What This Case Teaches You

The first lesson from Rodrigo's case is that blue-chip gallery representation is not a prerequisite for O-1B classification as a painter. The regulatory criteria under 8 CFR 214.2(o)(3)(iv) make no mention of gallery affiliation. What matters is whether the totality of evidence demonstrates distinction — and institutional acquisitions, government commissions, juried awards, and rigorous expert testimony can satisfy that standard without a Chelsea or Gagosian relationship. Many painters disqualify themselves prematurely because they measure their careers against an imagined standard rather than the actual regulatory text, and a careful credential audit almost always reveals more eligibility than the artist expected.

The second lesson is that evidence from outside the United States counts fully. USCIS's O-1B regulations explicitly contemplate recognition in a beneficiary's home country and internationally.
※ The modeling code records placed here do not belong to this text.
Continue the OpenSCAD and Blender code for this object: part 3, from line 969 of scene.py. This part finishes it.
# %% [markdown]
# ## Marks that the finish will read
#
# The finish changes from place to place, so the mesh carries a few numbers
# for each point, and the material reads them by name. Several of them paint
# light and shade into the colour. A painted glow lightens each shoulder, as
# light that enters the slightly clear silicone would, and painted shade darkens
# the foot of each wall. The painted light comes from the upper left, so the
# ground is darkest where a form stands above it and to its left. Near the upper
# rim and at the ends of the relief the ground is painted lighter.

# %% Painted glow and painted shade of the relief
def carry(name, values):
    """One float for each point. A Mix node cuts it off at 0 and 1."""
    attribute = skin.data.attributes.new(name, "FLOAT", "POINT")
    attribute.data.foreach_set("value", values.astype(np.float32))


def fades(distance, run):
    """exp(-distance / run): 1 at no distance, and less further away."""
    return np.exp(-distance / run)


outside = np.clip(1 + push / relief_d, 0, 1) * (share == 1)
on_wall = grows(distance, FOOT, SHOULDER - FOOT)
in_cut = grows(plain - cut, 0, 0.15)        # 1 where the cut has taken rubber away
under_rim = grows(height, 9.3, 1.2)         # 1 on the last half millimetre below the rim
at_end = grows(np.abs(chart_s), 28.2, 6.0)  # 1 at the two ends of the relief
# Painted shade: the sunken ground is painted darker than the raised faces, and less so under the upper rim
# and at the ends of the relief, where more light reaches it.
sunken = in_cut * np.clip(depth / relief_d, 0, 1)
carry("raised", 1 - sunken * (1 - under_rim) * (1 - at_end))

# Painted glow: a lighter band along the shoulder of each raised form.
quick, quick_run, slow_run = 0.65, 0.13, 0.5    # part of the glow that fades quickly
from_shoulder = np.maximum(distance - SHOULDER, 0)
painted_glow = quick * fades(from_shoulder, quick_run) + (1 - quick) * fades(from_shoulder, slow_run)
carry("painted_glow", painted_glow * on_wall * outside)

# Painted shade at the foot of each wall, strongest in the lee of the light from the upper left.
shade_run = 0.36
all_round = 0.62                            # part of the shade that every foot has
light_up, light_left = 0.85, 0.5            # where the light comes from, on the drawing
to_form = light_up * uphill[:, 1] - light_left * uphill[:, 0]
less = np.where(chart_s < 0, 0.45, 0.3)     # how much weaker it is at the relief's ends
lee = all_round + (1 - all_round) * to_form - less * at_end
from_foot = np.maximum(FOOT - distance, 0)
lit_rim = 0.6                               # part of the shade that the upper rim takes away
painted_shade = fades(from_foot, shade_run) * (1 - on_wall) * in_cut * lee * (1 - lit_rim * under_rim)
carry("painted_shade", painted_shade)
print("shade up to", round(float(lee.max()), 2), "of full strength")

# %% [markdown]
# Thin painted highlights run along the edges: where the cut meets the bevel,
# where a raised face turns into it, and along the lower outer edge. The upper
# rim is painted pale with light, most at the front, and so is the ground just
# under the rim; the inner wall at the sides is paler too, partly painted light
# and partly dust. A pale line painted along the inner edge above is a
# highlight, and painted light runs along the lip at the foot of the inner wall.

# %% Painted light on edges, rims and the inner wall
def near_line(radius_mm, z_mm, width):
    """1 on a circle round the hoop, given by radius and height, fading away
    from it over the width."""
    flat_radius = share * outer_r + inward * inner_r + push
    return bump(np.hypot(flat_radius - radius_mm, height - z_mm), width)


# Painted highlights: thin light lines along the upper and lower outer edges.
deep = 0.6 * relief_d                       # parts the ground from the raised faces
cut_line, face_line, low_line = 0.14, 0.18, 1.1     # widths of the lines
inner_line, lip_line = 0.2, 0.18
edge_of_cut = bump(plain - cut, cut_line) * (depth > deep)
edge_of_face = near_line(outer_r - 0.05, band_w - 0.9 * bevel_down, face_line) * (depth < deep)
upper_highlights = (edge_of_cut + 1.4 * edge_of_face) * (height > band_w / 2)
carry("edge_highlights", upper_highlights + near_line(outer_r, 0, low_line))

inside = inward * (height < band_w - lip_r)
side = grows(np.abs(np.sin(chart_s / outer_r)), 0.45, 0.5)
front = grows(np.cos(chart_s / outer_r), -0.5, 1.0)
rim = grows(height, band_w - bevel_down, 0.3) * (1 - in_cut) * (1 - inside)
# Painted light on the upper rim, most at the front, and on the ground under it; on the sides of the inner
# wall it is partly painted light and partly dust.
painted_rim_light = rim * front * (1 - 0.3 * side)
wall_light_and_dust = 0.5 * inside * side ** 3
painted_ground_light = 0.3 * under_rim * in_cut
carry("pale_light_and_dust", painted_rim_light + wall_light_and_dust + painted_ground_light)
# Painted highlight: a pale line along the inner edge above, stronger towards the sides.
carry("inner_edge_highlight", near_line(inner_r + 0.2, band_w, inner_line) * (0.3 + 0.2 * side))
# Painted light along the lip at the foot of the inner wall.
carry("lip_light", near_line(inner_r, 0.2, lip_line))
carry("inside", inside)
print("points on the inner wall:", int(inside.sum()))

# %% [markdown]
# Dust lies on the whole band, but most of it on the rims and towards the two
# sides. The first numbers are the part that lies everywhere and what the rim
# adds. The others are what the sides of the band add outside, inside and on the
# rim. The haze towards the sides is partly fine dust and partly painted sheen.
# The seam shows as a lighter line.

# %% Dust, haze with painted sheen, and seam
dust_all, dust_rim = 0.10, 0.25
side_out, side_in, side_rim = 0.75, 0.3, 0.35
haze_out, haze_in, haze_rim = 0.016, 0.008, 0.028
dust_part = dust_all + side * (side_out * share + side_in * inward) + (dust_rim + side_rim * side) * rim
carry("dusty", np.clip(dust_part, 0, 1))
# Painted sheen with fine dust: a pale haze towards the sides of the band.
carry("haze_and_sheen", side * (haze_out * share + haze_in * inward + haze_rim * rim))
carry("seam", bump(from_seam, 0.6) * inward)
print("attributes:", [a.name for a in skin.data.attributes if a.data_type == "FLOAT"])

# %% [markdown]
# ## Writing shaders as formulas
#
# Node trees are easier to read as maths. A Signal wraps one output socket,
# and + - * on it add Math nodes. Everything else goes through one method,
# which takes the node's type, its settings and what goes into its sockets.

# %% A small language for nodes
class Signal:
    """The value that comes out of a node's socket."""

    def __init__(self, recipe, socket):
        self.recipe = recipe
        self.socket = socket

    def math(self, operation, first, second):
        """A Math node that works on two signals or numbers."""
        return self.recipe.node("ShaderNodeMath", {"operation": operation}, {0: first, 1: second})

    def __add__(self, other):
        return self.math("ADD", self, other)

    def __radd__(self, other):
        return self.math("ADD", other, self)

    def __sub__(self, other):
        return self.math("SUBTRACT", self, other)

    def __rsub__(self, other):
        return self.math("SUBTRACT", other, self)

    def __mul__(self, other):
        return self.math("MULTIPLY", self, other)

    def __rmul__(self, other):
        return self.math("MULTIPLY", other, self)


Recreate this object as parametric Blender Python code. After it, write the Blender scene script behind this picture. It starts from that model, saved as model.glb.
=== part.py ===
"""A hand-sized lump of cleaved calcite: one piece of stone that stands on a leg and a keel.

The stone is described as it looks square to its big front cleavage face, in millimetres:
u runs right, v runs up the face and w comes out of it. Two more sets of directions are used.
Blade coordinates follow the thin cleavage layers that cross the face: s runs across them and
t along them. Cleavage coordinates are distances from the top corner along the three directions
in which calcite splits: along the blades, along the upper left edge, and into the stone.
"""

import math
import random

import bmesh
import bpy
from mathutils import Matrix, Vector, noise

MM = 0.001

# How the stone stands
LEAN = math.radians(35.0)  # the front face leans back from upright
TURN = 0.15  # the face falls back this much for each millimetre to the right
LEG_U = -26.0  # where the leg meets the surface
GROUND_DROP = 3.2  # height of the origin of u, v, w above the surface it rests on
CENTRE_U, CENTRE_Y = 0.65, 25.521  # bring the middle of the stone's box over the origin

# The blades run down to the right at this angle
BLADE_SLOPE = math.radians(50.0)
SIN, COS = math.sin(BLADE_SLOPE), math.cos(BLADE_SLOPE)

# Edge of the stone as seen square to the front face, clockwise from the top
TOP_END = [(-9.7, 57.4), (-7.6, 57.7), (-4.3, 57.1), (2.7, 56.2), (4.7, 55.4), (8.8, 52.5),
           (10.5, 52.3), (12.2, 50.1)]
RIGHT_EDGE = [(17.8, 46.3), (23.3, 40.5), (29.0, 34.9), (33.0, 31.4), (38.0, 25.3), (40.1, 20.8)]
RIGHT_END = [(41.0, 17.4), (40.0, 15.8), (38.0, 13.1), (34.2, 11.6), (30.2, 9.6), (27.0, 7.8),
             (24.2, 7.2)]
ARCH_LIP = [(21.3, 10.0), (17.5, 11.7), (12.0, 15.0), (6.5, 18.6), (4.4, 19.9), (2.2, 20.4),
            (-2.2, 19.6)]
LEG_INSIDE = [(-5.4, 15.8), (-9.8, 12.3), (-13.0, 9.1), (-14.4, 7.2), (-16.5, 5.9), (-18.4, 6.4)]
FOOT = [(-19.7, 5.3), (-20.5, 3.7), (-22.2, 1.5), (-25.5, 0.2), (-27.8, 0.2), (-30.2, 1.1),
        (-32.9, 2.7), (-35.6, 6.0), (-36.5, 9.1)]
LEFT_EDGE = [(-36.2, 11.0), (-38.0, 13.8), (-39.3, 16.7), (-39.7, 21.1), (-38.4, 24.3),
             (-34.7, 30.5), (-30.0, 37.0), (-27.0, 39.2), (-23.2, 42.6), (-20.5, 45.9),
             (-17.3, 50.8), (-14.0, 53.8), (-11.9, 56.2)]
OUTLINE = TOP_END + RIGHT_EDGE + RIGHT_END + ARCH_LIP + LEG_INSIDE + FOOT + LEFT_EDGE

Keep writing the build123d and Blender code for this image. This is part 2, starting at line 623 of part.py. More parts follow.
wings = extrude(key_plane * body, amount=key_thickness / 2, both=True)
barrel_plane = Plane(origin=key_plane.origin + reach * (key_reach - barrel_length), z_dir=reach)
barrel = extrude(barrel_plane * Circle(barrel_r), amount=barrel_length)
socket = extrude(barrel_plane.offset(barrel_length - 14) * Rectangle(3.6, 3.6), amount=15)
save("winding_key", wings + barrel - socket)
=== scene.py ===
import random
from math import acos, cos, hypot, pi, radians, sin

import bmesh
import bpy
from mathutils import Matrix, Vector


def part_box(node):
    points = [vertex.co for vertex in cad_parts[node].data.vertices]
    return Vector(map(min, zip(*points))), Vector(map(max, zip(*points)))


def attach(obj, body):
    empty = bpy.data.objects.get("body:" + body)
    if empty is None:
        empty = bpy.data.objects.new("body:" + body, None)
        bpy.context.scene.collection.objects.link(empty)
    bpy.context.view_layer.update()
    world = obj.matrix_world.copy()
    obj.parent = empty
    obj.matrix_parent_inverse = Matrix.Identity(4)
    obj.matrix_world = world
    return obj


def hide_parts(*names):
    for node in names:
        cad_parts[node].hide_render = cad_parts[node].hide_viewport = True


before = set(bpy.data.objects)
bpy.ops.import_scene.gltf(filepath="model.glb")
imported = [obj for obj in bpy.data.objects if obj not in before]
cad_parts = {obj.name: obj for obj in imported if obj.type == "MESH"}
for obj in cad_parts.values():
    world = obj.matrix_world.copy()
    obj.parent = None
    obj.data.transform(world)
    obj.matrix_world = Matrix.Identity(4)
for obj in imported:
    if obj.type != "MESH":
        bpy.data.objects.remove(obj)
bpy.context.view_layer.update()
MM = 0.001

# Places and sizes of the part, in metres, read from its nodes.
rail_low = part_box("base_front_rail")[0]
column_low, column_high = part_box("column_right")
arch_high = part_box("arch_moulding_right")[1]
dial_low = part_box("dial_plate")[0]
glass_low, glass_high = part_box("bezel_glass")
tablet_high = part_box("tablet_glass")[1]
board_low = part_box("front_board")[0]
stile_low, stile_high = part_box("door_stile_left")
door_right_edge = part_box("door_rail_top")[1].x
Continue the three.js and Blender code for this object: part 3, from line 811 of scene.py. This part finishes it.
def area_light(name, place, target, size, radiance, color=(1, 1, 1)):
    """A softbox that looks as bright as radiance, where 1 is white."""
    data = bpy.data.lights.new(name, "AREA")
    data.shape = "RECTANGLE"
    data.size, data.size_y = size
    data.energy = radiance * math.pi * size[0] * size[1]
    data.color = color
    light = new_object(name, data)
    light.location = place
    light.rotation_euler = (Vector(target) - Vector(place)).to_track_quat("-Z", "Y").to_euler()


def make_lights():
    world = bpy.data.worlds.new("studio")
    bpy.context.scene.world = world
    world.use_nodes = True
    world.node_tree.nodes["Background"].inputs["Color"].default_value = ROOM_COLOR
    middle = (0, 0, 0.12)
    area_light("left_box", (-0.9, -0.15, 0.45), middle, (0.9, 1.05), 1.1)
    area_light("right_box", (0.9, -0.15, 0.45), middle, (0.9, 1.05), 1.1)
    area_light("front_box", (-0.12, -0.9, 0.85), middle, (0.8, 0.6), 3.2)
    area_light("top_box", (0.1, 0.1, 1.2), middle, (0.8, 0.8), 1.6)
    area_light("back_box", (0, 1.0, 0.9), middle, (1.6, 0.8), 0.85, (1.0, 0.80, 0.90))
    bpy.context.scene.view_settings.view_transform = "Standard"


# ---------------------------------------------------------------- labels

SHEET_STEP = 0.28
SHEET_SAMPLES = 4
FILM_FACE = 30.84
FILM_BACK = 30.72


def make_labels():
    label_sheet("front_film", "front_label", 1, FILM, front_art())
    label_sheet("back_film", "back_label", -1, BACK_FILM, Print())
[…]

An award from Brazil's FUNARTE, a solo exhibition at the MAM Rio, or a commission from a state cultural secretariat can all serve as qualifying evidence — provided they are properly documented and contextualized through expert letters that explain their significance to a US adjudicator who may have no familiarity with the Brazilian art world. Translation, institutional background, and expert testimony are the tools that make international evidence legible and credible in the US immigration context.

The third lesson is that expert letters are the engine of an O-1B case, not the decoration. The difference between an approval and an RFE often comes down to whether the expert letters specifically address the regulatory criteria, speak to the beneficiary's standing relative to peers in the field, and are authored by individuals whose own credentials are documented in the record. Vague letters from admirers add little value and may undermine the petition. Talent Visas, a boutique firm specializing exclusively in O-1A and O-1B petitions for creative professionals, built Rodrigo's case by treating expert letter development as the primary drafting task — and the result was an approval that required no RFE response.